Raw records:
-.-.-

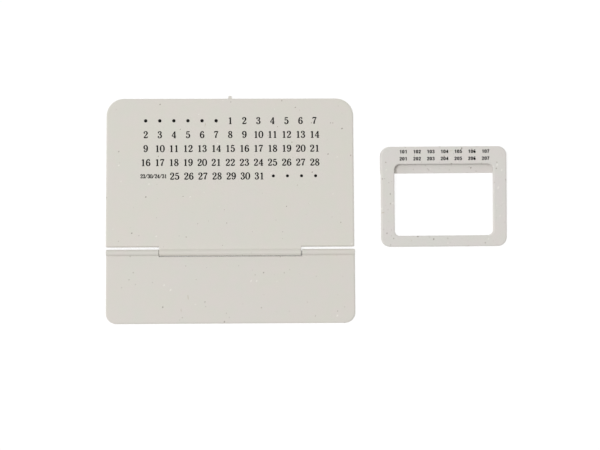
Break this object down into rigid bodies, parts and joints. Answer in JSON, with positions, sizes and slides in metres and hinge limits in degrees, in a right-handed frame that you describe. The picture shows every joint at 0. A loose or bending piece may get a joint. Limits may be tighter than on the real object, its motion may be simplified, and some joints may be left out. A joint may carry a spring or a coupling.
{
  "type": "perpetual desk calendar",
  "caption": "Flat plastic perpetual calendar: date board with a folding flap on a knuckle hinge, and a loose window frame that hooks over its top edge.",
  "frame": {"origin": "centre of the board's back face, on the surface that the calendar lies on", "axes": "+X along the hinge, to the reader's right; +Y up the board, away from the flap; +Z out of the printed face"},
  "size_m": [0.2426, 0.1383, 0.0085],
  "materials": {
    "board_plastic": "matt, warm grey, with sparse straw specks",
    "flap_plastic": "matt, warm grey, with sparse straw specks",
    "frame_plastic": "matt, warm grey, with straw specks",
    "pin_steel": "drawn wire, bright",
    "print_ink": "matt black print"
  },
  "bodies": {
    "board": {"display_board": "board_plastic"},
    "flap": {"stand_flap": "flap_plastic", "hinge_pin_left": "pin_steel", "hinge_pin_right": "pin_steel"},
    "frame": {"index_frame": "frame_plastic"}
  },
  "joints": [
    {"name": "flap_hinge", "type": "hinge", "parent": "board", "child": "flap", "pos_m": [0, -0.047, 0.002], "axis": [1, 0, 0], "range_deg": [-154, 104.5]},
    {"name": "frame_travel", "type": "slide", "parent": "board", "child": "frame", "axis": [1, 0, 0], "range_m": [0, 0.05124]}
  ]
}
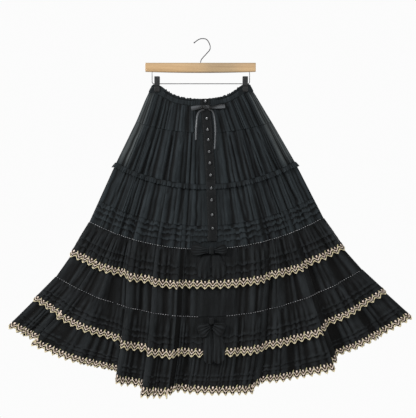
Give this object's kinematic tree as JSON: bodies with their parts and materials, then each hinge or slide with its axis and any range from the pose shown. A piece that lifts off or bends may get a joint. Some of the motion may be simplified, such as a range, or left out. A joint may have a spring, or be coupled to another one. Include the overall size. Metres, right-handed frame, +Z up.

-.-.-

Task prompt: Make a copy of each line that contains the string "this".

Written answer:
Break this object down into rigid bodies, parts and joints. Answer in JSON, with positions, sizes and slides in metres and hinge limits in degrees, in a right-handed frame that you describe. The picture shows every joint at 0. A loose or bending piece may get a joint. Limits may be tighter than on the real object, its motion may be simplified, and some joints may be left out. A joint may carry a spring or a coupling.
Give this object's kinematic tree as JSON: bodies with their parts and materials, then each hinge or slide with its axis and any range from the pose shown. A piece that lifts off or bends may get a joint. Some of the motion may be simplified, such as a range, or left out. A joint may have a spring, or be coupled to another one. Include the overall size. Metres, right-handed frame, +Z up.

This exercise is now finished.